Two days later, a Palestinian stabbed an Israeli man to death, seriously wounded his wife and lightly injuring their 2-year-old toddler as they walked in Jerusalem's Old City. He proceeded to stab another Israeli man to death and then opened fire at tourists and police before he was shot and killed by policemen who had rushed to the scene.
Israeli forces killed another Palestinian assailant over the weekend and on Monday the troops shot dead two teenagers - including a 13-year-old boy - who were throwing stones during clashes with Israeli soldiers in the West Bank.
Undercover Israeli troops later raided a Nablus hospital and nabbed a wounded Palestinian suspected of killing the Israeli couple.
Israeli intelligence said the Palestinian gunman had been accidentally shot by his friend as they killed the Israelis in Thursday's drive-by shooting, prompting them to flee the scene and likely saving the lives of the four children in the back seat.
After visiting the site of that attack, Netanyahu pledged on Tuesday that his country will "break this wave of terror like we broke previous waves of terror."
He instructed the military to "change the way of thinking" about Palestinian attackers and said Israel will deploy ground and aerial cameras along major West Bank routes along with other measures to help prevent further such attacks.
In Jerusalem itself, tensions have also been high in recent weeks over a major shrine that is sacred to Muslims and Jews and is central to the rival national narratives by the two sides.
The hilltop compound is revered by Muslims as the spot where Prophet Muhammad ascended to heaven and by Jews as the site of the two Jewish biblical Temples.

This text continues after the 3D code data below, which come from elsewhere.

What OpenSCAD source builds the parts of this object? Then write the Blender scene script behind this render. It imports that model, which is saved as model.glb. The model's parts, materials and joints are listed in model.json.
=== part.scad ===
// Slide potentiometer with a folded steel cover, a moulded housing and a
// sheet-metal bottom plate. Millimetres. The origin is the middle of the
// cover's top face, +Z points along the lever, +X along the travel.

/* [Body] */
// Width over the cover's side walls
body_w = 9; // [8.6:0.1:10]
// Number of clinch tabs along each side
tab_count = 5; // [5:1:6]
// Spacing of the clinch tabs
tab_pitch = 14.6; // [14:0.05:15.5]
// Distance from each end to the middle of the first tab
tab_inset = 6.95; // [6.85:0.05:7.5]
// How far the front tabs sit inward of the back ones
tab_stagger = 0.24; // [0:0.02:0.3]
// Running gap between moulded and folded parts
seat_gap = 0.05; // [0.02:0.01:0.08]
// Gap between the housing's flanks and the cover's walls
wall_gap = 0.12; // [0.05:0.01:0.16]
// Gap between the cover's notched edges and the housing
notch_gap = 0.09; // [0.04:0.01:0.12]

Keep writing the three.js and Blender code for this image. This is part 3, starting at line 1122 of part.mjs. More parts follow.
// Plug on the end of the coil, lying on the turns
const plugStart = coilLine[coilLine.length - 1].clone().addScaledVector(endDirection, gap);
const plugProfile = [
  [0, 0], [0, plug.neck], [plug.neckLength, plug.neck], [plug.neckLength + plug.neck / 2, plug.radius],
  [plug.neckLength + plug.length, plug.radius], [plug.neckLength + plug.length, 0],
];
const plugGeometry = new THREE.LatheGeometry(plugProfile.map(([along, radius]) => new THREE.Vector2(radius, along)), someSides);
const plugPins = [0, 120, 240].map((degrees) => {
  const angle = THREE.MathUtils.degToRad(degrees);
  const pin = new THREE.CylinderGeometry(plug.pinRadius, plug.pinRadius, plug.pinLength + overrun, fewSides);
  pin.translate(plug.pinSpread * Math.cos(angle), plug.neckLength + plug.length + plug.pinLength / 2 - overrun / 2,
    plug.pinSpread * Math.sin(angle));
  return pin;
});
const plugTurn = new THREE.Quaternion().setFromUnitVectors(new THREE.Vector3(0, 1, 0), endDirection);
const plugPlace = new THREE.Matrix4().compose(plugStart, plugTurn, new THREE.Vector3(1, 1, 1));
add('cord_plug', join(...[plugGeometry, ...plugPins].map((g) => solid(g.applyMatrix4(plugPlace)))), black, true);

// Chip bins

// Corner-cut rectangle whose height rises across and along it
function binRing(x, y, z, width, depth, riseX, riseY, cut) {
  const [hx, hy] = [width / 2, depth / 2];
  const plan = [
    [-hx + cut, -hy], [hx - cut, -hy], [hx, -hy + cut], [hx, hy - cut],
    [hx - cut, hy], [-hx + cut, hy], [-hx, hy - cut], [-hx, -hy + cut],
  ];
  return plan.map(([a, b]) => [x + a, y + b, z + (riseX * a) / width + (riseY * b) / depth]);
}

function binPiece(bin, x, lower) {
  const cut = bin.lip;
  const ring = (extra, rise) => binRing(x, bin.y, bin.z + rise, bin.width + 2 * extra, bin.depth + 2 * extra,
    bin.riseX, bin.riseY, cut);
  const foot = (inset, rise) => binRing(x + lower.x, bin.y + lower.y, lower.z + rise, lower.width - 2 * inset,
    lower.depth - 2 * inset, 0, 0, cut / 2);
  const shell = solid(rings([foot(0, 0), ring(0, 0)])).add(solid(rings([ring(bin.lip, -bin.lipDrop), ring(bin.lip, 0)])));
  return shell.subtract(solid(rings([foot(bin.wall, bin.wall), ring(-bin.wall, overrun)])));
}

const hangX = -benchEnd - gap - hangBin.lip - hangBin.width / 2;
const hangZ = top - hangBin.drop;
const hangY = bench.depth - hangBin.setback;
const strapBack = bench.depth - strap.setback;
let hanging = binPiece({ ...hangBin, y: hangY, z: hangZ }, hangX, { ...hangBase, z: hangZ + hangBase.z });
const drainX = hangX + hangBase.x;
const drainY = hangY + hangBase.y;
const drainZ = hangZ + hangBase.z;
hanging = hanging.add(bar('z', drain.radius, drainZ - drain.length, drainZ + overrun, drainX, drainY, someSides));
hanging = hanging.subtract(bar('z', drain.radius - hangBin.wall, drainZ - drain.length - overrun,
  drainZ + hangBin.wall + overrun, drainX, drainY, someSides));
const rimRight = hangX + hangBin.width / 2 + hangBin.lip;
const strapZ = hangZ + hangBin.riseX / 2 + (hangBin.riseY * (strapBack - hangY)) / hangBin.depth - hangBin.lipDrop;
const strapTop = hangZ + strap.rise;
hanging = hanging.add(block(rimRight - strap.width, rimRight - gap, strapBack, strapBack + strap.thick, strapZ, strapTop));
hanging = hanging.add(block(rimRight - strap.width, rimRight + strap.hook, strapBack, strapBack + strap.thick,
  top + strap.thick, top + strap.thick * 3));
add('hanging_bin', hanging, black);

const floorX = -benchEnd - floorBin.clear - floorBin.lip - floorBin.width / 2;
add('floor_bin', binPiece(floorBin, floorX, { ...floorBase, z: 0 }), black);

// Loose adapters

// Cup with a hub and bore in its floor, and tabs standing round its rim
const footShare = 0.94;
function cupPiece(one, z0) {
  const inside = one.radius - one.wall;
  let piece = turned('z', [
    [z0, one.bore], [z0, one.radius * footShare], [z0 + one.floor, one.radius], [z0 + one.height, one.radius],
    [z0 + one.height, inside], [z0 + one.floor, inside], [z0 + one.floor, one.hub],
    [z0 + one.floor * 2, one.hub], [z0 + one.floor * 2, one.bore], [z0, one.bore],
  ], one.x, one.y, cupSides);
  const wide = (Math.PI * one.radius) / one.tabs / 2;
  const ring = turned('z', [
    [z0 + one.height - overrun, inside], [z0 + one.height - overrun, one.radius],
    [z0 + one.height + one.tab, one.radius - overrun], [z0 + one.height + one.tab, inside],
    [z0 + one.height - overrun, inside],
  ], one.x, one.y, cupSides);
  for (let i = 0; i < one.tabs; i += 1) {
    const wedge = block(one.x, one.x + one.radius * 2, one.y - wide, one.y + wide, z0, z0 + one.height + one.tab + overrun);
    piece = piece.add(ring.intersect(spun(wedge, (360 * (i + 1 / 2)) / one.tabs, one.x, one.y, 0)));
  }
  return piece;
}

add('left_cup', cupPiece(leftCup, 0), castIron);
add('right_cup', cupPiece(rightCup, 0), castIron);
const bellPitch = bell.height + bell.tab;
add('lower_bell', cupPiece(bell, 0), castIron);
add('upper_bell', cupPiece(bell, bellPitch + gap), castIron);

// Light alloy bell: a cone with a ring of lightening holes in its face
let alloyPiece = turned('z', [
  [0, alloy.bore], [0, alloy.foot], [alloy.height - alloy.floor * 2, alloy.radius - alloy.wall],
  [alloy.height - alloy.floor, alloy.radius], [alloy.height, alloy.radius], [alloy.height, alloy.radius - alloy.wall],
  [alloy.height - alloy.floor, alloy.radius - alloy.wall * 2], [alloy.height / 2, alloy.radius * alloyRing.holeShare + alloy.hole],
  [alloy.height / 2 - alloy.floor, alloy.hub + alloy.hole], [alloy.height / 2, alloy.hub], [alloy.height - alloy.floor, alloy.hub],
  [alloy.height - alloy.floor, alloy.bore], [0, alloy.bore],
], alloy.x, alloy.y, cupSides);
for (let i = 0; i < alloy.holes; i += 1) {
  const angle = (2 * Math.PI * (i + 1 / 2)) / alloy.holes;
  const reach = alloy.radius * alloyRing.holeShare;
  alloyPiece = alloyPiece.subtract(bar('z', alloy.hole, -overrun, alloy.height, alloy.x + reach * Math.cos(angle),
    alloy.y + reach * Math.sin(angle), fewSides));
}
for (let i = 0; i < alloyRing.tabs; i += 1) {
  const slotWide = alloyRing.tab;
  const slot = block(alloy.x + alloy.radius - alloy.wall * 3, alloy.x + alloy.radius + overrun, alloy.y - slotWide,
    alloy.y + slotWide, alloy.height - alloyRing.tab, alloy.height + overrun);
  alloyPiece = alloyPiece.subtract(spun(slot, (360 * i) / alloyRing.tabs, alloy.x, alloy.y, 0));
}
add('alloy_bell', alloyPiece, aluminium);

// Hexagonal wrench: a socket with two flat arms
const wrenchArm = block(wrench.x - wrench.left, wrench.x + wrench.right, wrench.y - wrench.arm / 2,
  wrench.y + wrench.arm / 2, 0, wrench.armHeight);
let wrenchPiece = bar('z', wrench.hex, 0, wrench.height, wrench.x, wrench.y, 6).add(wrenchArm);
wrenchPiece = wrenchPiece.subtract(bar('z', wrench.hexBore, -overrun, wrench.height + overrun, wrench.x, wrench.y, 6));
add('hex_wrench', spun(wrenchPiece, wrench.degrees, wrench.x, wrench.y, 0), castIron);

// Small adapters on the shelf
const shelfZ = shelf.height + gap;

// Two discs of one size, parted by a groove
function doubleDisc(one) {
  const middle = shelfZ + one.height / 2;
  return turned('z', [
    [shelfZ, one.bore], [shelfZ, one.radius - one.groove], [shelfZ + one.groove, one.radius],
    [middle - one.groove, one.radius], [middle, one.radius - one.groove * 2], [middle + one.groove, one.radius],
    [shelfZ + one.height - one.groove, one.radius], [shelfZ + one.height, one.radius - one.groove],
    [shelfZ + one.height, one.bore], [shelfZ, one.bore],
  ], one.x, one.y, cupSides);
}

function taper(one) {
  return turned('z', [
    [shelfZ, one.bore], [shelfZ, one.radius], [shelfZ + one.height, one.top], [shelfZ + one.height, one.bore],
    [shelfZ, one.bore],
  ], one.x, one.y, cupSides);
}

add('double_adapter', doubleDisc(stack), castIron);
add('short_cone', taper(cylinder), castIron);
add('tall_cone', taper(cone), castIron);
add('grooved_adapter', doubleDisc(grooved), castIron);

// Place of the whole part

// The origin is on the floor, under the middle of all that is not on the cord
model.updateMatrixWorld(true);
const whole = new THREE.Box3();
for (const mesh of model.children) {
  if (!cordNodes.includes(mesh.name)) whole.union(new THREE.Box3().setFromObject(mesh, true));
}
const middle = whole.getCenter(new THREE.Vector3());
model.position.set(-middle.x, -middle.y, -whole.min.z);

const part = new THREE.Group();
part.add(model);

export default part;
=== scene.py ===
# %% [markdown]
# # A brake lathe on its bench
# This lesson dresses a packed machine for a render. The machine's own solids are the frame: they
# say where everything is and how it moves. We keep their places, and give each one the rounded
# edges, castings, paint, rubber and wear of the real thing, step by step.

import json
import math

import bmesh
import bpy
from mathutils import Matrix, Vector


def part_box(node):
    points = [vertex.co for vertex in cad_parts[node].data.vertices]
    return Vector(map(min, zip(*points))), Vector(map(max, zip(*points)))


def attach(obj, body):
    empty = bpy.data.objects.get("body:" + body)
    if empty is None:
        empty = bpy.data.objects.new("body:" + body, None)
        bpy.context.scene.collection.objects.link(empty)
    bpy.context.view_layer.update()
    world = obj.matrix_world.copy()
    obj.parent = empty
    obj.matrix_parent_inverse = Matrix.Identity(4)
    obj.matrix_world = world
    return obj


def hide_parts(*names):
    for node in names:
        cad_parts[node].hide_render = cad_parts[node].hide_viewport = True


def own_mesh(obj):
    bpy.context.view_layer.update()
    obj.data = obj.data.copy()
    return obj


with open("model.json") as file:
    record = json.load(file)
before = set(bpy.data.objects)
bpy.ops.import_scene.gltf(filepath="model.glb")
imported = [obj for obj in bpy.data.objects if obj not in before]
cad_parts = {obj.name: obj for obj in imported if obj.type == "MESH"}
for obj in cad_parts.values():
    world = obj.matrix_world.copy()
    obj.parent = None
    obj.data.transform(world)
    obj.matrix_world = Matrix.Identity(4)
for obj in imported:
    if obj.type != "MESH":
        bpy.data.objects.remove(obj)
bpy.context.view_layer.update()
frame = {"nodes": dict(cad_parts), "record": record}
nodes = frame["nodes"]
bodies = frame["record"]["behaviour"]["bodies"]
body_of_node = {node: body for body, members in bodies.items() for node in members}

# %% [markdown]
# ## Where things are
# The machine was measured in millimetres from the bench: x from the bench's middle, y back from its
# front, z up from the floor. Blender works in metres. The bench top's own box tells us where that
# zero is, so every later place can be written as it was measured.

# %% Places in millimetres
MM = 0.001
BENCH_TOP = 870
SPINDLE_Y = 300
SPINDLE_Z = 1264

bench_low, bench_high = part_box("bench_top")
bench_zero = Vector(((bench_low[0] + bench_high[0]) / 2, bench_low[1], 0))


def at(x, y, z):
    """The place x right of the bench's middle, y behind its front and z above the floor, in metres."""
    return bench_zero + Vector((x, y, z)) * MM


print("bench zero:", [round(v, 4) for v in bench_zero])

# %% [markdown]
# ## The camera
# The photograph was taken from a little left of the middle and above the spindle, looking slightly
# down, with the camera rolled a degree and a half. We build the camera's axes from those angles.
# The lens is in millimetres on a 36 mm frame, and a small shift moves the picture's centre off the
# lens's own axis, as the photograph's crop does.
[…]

There have been several days of clashes at the site over the past few weeks as Palestinians barricaded themselves inside the Al-Aqsa mosque while hurling stones, firebombs and fireworks at police.
The unrest later spread to Arab neighborhoods of east Jerusalem and to the West Bank, where they continued Tuesday with thousands hurling rocks and clashing with Israeli troops.
Many Palestinians believe that Israel is trying to expand a Jewish presence at the site. Netanyahu denies the claims, describing them as slander aimed at inciting Arabs to violence. He has also accused Palestinian President Mahmoud Abbas of personally inciting by spreading lies and refusing to condemn the recent attacks.
Abbas on Tuesday said he had no interest in an "escalation" and was ready to talk with Israel. At a meeting of top Palestinian officials, Abbas said he has told the Israelis the Palestinians don't want "military and security escalations."
He said the message has been delivered to Palestinian security forces and activists but added that, "at the same time, we will protect ourselves."
In a related development, Israel Radio reported Tuesday that it had obtained official Palestinian government documents confirming hundreds of thousands of dollars in payments to prisoners convicted in some of the deadliest attacks on Israelis.
Palestinians have long acknowledged paying support to the families of prisoners held by Israel, but payments personally to prisoners convicted in deadly attacks have never been made public.
Israel Radio claims the documents show hefty sums given to those serving multiple life sentences in Israeli prisons, including Hamas militants behind suicide bombings that killed dozens of Israelis.
Israeli officials said the money trail was another sign of Palestinian encouragement of violence.
Ashraf al-Ajrami, a former Palestinian minister for prisoners, confirmed the report, saying the prisoners are "heroes" and that the money is for the wellbeing of their families.
This story has been corrected to show that five people were killed in the synagogue attack last year, not seven.